Being prepared is allll about meal prepping.
Meal prepping is the part of eating real food that takes the most activation energy, time, and is a huge deterrent for many people. It’s the part that took longest to learn, and sometimes I just can’t even, and I pull out a frozen meal or eat my “things that taste great with almond butter” plate (starring: plantain chips, carrots, and apples).
Speaking of frozen meals, I’ll launch right into it with tip #1:
When you make a lot of something, freeze two servings.
I can’t be the only one who gets tired of eating the same leftovers night after night. Before starting the Whole30, I got into a rhythm where I’d cook a compliant meal in a big batch on the weekend and freeze some servings in Ziploc bags, labeled with what it was. This prep definitely saved my butt on days when school was in session and I’d forgotten to buy more veggies (ratatouille time!), or if the weather was colder than usual and I didn’t feel like cold lunch (hello, butternut squash and sausage soup).
Since beginning the Whole30, whenever I make something and don’t feel like I’m going to eat it all by the time it goes bad, I stick it in a bag and freeze it. Getting bored with your food is the enemy of a great Whole30; prep will ensure that you don’t get tired of your meals!
On the weekend, or whenever you have more time than usual, make 2-3 proteins and a couple of veggie dishes.
I always make sure I have enough different things that I can eat them in various combinations for at least three days. Usually, I have a little time to run to the store on Wednesday or Thursday, but I try to only need veggies. Here’s an example of things I would prep on a weekend day:
- Curried Carrot and Sweet Potato Soup (Whole30 Cookbook)

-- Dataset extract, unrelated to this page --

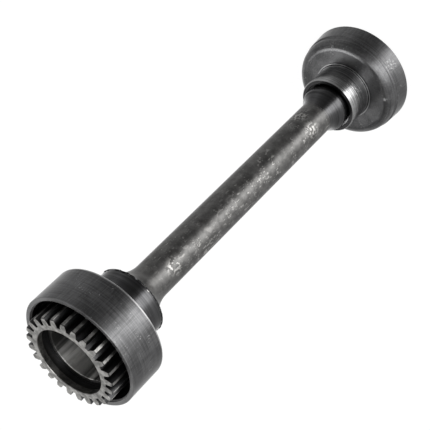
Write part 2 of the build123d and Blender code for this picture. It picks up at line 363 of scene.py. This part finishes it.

- Homemade sausage or meatballs
- Roasted brussels sprouts and broccoli (about 1 pack of each, pre-cut, from Trader Joe’s)
- Roasted sweet potatoes (dicing these takes forever, so at least dice up a few potatoes when you’ve got the time)
- Chicken thighs or whole shredded chicken
This menu would give me enough for a few different meal options. Maybe I’d have the homemade sausage with sweet potatoes for Monday breakfast, brussels and bacon for lunch and chicken thighs with soup for dinner. On Tuesday, I’d have bacon and broccoli for breakfast, a shredded chicken salad with greens for lunch, and sweet potatoes with meatballs for dinner. And so on, and so on.
The plus side of this menu is that there’s only one or two real recipes (homemade meatballs/sausage, carrot soup); the rest of the prep is ripping and dumping for roasting (veggies) or slow cooking (whole chicken).
When you have no time, roast.
Roasting is Whole30 microwaving. It’s quick, super simple, and makes for delicious meals.
My favorite weeknight quick breakfast prep for the next few mornings is to slice up some Aidell’s Chicken and Apple Sausages (fully cooked, but I like to char ’em) and roast them on a big sheet pan with sweet potatoes or brussels sprouts for maybe 30 mins. Sometimes I’ll season them with curry and cumin, sometimes cinnamon, sometimes just salt and pepper and garlic powder, and it’s extra tasty when everything is cooked in olive oil.
Meats are always great roasted, as are root vegetables of any kind. I also like roasting kale until it’s super melt-in-my-mouth crispy. Yum.
Remix your leftovers.
Get some Tessemae’s in your life. They didn’t have Whole30 compliant condiments (that I was aware of) last time I did the Whole30, but these have changed my life. This past week, I had a big pan of roasted butternut squash chunks and kale from one dinner, plus some crispy turkey (from the Whole30 cookbook) from a different meal. I put them together and added some Tessemae’s mild buffalo sauce (also comes in HOT!) and it was an entirely different meal than either of the first two. I could’ve added spinach underneath and made it a salad by putting a dressing on top. Food is so versatile, especially when previously roasted!
Even if you don’t have jazzy condiments, make sure you eat foods in a variety of combinations. It will, again, help to avoid food boredom.
Why is food boredom an issue, again?
Here’s my experience: the moments when I start thinking about all the stuff I can’t eat and miss eating are the moments when I have to eat the same old thing for dinner as I ate for lunch, and I know exactly what flavors are coming and I’m just…well…bored. When I’ve whipped up something new and exciting, all I’m thinking about is how great it feels to cook and eat all the good stuff and know that it’s nourishing and healthful.
The single best thing you can do for yourself on a Whole30-type diet is to put some extra energy into preparation, so you’re excited to eat what you’re eating. Trust me, you will discover some delicious, nutritious stuff!